_WORK TO BE COMPLETED_. Repeat, exactly, the run of lines that opens with the line containing "Write the build123d" and closes with the line containing "# X runs along", and leave all other lines out.

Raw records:
--- BEGIN ---

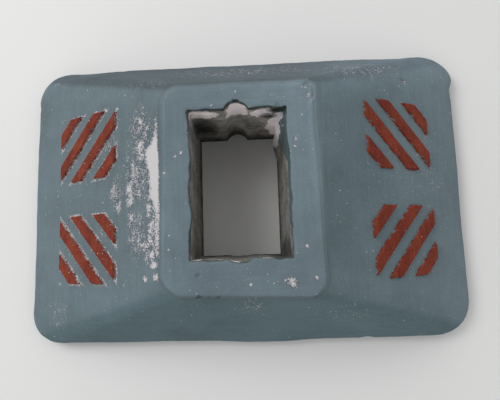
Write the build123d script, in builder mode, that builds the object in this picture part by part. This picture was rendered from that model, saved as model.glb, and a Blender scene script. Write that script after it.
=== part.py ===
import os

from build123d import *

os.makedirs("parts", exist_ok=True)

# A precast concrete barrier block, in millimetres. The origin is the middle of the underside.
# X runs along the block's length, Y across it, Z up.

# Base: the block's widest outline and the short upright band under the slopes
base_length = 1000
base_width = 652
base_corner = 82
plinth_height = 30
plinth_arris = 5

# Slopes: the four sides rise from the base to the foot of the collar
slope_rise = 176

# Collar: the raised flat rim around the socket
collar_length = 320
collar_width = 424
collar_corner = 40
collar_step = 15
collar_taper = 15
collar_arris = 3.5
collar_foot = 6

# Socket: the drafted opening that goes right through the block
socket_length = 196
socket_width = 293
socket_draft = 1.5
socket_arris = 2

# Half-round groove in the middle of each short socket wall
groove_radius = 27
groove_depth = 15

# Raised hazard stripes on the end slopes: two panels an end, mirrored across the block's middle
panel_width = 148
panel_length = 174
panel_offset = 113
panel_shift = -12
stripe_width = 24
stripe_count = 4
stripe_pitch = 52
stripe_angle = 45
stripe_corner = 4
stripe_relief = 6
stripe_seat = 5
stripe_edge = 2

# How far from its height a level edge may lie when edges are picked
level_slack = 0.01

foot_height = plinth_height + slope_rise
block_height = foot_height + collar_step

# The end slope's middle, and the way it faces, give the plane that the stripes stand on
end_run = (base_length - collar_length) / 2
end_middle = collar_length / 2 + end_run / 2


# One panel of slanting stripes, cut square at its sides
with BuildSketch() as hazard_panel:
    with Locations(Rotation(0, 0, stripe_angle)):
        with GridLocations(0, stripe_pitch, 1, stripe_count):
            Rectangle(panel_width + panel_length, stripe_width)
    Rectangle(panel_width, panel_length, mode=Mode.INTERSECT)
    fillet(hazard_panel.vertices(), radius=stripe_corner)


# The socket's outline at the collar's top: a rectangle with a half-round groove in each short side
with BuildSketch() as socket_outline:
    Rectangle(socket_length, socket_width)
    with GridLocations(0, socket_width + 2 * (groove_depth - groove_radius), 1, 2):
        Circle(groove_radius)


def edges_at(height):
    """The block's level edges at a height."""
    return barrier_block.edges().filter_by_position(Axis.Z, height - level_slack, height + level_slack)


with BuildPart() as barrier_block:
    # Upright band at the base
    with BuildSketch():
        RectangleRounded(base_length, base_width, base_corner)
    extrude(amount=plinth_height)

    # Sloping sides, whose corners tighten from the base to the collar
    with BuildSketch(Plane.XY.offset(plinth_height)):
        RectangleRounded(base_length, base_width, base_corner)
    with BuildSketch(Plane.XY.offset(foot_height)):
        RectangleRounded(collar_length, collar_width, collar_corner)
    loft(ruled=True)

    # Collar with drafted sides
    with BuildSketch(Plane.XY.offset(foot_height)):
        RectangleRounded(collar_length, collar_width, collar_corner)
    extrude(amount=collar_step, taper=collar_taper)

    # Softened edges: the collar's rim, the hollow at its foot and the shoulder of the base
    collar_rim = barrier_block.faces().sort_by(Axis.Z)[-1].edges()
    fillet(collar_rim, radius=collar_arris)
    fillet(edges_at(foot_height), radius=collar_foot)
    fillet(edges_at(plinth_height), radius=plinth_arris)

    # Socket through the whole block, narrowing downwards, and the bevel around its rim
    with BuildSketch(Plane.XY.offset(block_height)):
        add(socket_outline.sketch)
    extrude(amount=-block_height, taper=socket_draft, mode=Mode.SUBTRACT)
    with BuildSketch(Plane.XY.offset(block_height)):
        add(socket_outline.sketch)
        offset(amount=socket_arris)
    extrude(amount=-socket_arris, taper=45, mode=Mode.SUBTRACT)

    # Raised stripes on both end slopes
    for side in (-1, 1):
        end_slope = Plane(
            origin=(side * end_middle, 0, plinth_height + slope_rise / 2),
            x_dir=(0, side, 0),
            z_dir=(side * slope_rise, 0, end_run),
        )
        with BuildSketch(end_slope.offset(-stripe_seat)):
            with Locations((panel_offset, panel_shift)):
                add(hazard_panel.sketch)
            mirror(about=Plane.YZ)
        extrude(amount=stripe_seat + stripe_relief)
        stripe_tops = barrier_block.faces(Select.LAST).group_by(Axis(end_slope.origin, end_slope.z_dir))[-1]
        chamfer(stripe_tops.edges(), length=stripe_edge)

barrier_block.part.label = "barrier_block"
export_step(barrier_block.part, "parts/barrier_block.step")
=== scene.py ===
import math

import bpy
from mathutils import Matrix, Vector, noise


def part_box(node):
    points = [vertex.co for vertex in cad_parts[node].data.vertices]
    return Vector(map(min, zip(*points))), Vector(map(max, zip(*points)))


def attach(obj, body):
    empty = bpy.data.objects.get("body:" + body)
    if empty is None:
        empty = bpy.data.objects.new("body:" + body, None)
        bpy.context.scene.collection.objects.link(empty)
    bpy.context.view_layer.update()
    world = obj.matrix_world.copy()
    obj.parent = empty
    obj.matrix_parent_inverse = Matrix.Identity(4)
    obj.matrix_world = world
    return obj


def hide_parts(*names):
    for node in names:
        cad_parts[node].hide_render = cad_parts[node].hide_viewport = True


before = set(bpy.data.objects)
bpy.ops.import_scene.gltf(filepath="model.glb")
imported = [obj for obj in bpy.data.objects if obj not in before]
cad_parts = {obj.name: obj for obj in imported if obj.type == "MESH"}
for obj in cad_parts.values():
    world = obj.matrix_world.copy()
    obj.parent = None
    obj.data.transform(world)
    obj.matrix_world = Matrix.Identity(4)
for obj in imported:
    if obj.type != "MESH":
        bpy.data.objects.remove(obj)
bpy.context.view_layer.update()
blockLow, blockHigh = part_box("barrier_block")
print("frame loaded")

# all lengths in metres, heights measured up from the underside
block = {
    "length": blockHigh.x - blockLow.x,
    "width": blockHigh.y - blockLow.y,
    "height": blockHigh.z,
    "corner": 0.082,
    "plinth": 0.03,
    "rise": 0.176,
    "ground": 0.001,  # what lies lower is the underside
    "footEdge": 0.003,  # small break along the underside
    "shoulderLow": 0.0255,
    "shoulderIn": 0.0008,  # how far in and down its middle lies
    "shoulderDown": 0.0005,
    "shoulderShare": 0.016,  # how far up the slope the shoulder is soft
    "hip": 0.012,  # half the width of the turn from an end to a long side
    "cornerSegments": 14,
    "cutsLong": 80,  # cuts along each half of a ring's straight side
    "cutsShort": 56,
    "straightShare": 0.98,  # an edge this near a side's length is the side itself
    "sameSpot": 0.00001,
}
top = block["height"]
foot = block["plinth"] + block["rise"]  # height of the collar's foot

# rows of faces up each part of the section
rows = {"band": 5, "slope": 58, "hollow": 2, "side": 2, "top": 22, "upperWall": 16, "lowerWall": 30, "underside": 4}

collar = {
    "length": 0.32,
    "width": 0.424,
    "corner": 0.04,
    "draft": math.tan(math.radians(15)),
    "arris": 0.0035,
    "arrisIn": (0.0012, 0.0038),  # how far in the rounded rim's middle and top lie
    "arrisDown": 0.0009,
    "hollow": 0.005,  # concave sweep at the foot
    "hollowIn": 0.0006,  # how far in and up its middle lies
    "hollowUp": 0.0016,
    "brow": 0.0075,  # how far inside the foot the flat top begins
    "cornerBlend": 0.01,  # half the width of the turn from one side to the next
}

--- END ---
--- BEGIN ---

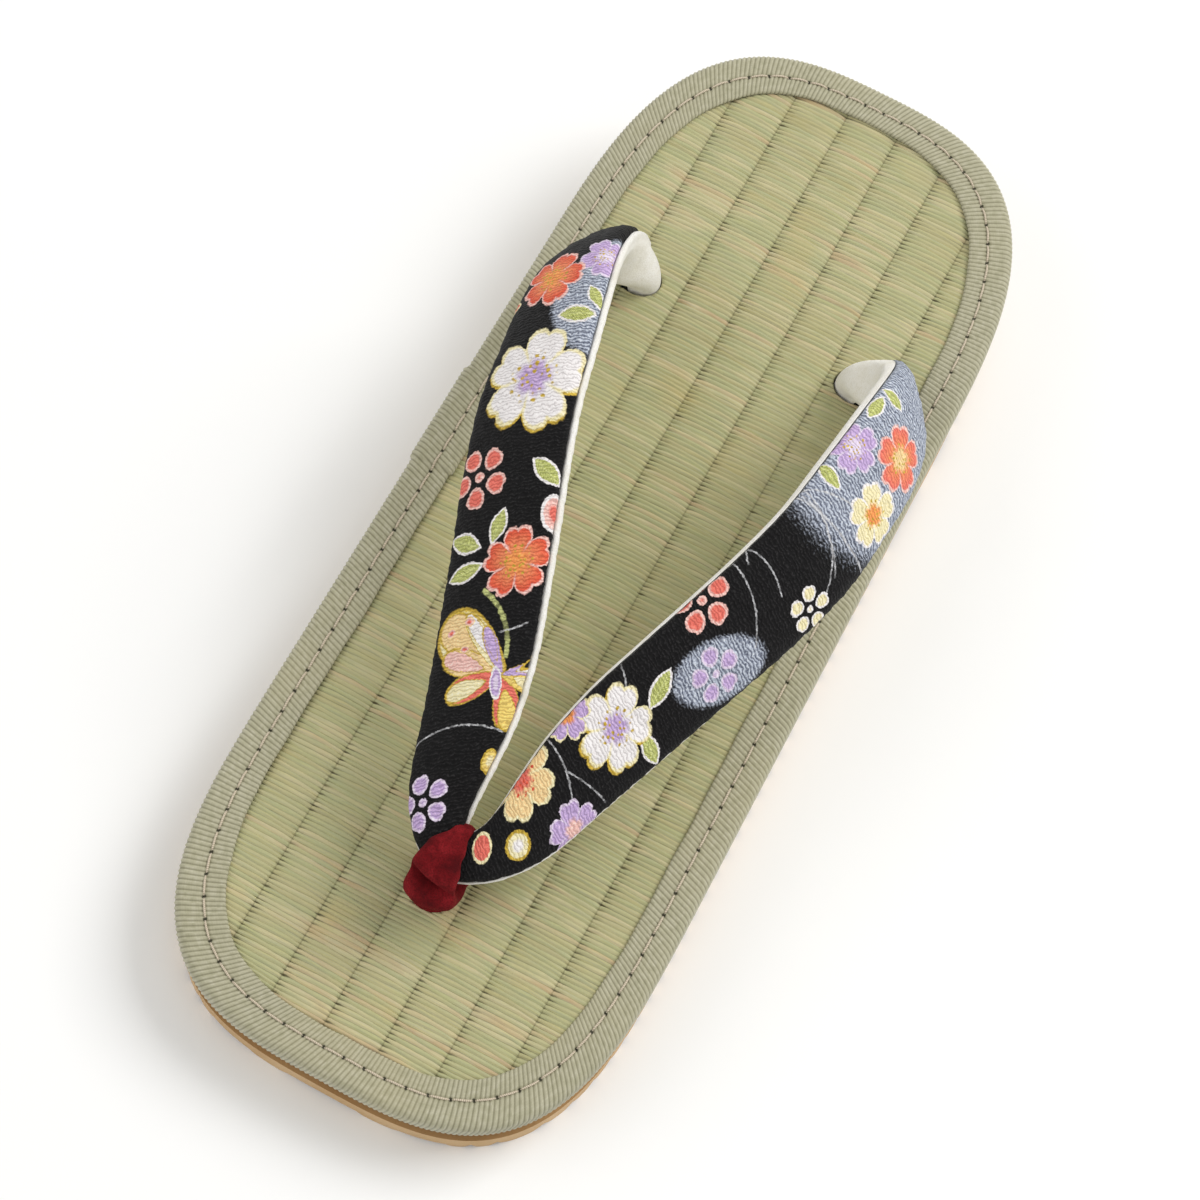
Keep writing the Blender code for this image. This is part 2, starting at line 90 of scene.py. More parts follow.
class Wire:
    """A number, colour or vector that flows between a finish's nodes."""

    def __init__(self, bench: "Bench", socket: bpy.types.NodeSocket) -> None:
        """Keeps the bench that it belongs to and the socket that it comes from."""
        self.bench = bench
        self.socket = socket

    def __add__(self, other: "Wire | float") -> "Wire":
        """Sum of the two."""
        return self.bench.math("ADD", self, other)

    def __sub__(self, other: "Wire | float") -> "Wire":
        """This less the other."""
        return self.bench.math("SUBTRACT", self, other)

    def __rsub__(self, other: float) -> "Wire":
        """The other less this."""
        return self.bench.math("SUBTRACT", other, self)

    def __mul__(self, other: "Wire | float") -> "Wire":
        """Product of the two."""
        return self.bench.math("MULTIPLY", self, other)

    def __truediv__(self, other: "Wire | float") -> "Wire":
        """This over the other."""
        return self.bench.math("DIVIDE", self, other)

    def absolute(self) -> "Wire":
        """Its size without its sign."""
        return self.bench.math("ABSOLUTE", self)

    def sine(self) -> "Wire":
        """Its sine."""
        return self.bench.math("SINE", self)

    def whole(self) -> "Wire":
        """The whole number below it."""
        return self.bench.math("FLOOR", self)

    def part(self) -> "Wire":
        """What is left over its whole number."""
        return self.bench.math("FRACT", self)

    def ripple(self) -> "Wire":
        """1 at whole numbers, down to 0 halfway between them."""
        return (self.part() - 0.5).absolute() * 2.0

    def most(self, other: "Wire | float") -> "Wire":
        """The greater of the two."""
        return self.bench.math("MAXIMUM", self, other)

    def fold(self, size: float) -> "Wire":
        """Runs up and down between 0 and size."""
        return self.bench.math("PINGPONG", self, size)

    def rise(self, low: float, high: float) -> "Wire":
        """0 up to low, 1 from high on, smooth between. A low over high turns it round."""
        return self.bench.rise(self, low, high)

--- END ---

_RESPONSE TO THE EXERCISE_.
Write the build123d script, in builder mode, that builds the object in this picture part by part. This picture was rendered from that model, saved as model.glb, and a Blender scene script. Write that script after it.
=== part.py ===
import os

from build123d import *

os.makedirs("parts", exist_ok=True)

# A precast concrete barrier block, in millimetres. The origin is the middle of the underside.
# X runs along the block's length, Y across it, Z up.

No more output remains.